Practical Take: When the Bonus Is Worth It
As a rough rule, the bonus is more likely to be worth considering if all of the following are true:
- You are depositing with a free method such as debit card or PayPal.
- The bonus is modest and easy to understand.
- The wagering is not excessive for the size of the reward.
- You plan to play slots that contribute normally.
- You are comfortable with a slower or more process-heavy withdrawal path.
If one or more of those points fails, the bonus may still be entertaining, but it is not especially attractive from a value perspective. In that case, a clean deposit with no promotional layer can be the better decision, particularly if your main goal is to keep the bankroll straightforward.
Mini-FAQ
Is the Fortune Mobile bonus good value for UK players?
It can be useful for low-stakes entertainment, but the real value depends on the deposit method, wagering, and any conversion limits. For experienced players, the headline offer is less important than the total cost of clearing it.

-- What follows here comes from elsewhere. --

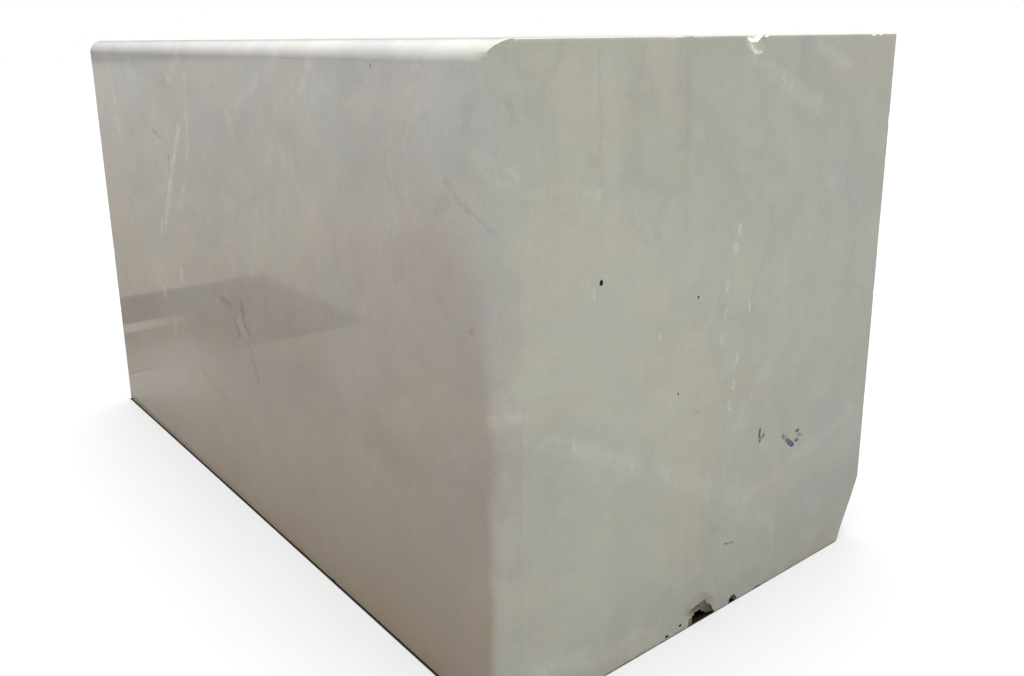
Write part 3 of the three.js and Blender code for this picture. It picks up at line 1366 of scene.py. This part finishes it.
@dataclass(frozen=True)
class StoneFinish:
    """One way that the marble's surface is left, and the material for it.

    Attributes:
        name: The material's name.
        tint: What the stone's colour is multiplied by.
        roughness: How matt it is in the clear stone.
        roughness_spread: How much matter it is in the clouds.
        veins: How strongly the ghost veins show.
        warmth: How much warmer and cooler tone drifts through it.
        grain_height: The height of the crystal grain, in millimetres.
        saw_height: The height of the saw's lines, in millimetres.
        saw_tone: How much the saw's lines change the tone.
        squeeze: The direction of the saw's lines, as a small share along it.
        plane: 1 along the two axes that its marks lie in, and 0 across them.
        marks: Its own veins, stains and flecks.
        drifts: Its broad patches, much softer than its marks.
        ragged: How far the marks' edges stray along each axis at a finger's width, or None.
        wrap_tint: What its colour is multiplied by once it has turned the near upright edge.
        end_tint: The same where it runs into the end face.
        flecks: How much of the scattered flecks show.
        ground_tone: How strong the tone that rises from the ground is.
        ground_tone_reach: How high that tone rises.
        ground_tone_haste: Below 1, the tone is strong from well up; above 1, only near the ground.
        ground_tone_colour: The tone that rises from the ground.
    """

    name: str
    tint: Colour = (1.0, 1.0, 1.0)
    roughness: float = 0.5
    roughness_spread: float = 0.08
    veins: float = 0.25
    warmth: float = 0.5
    grain_height: float = 0.05
    saw_height: float = 0.0
    saw_tone: float = 0.0
    squeeze: Colour = (1.0, 1.0, 0.02)
    plane: Colour = (1.0, 1.0, 1.0)
    marks: tuple[Mark, ...] = ()
    drifts: tuple[Mark, ...] = ()
    ragged: Colour | None = None
    flecks: float = 0.0
    ground_tone: float = 0.3
    ground_tone_reach: float = 1.0
    ground_tone_haste: float = 1.0
    ground_tone_colour: Colour = (0.30, 0.24, 0.17)
    wrap_tint: Colour | None = None
    end_tint: Colour = (1.0, 1.0, 1.0)

    FLECK_CROWDING: ClassVar[float] = 17.0
    FLECK_SIZE: ClassVar[float] = 0.16
    FLECK_SHARE: ClassVar[float] = 0.22
    TONES: ClassVar[dict[str, Colour]] = {
        "Deep Tone": (0.568, 0.563, 0.497),
        "Clear Tone": (0.640, 0.632, 0.558),
        "Warm Tone": (0.648, 0.605, 0.520),
        "Cool Tone": (0.556, 0.576, 0.545),
        "Vein Tone": (0.720, 0.710, 0.660),
        "Wisp Tone": (0.470, 0.475, 0.450),
    }

    def material(self, low: Vector, high: Vector) -> bpy.types.Material:
        """Builds the finish's material.

        Args:
            low: The lowest corner of the block.
            high: The highest corner of the block.

        Returns:
            The material.
        """
        made = bpy.data.materials.new(self.name)
        made.use_nodes = True
        made.node_tree.nodes.clear()
        nodes = Wiring(made.node_tree)
        point = nodes.add("ShaderNodeTexCoord").outputs["Object"]
        body = nodes.add("ShaderNodeGroup", {"node_tree": marble_body()})
        settings = {"Point": point, "Warmth": self.warmth, "Veins": self.veins, **self.TONES}
        for name, value in settings.items():
            nodes.feed(body.inputs[name], value)
        fine = body.outputs["Fine Cloud"]
        colour = nodes.colour(body.outputs["Colour"], self.tint, 1.0, "MULTIPLY")
        colour = self.toned_from_ground(nodes, point, colour)
        colour, turned = self.wrapped(nodes, point, colour, body, low, high)
        height = nodes.math("MULTIPLY", body.outputs["Grain"], self.grain_height)
        colour, height = self.sawn(nodes, point, colour, height)
        colour = self.drifted(nodes, point, colour, low, high)
        colour = self.marked(nodes, point, colour, fine, low, high)
        colour = self.flecked(nodes, point, colour)
        rough = nodes.ease(fine, 0.35, 0.65, self.roughness, self.roughness + self.roughness_spread)
        if self.wrap_tint is not None:
            rough = nodes.blend(rough, END_ROUGHNESS, turned)
        bump = nodes.add("ShaderNodeBump", Strength=1.0, Distance=MM, Height=height)
        shader = nodes.add(
            "ShaderNodeBsdfPrincipled", Base_Color=colour, Roughness=rough, Normal=bump.outputs[0]
        )
        shader.inputs["IOR"].default_value = 1.49
        nodes.add("ShaderNodeOutputMaterial", Surface=shader.outputs[0])
        return made

    def toned_from_ground(self, nodes: Wiring, point: object, colour: object) -> object:
        """Lays the tone that rises from the ground over a colour.

        Args:
            nodes: Adds the nodes.
            point: The point of the surface.
            colour: The colour so far.

        Returns:
            The colour with that tone.
        """
        if not self.ground_tone:
            return colour
        rise = nodes.add(
            "ShaderNodeGroup",
            {"node_tree": ground_tone_rise()},
            Point=point,
            Reach=self.ground_tone_reach,
            Haste=self.ground_tone_haste,
        )
        return nodes.colour(colour, self.ground_tone_colour, nodes.math("MULTIPLY", rise.outputs[0], self.ground_tone))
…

Does Pay by Phone affect bonus value?
Yes, it can. Carrier-billing deposits are convenient, but reported deductions mean the effective value may be lower than the amount charged to your phone bill.
Are free spins better than a cash bonus?
Not necessarily. Free spins can be decent for entertainment, but they are usually less flexible than cash matches and often come with stricter conversion rules.
Should experienced players always take a welcome bonus?
No. If the terms are heavy, the bonus can reduce flexibility more than it adds value. Sometimes the cleaner choice is to deposit without taking the promotion.
Bottom Line
Fortune Mobile’s bonus approach fits its wider brand identity: mobile-first, low-friction on entry, and pragmatic rather than flashy. For UK players who value convenience and small-stake play, that can be perfectly workable. For experienced players assessing value, the key is to strip away the headline and focus on the mechanics: fee impact, wagering, conversion, and withdrawal friction. If those pieces still leave enough upside, the bonus may be worth taking. If not, the smarter move is often to keep the deposit clean and avoid promotional drag altogether.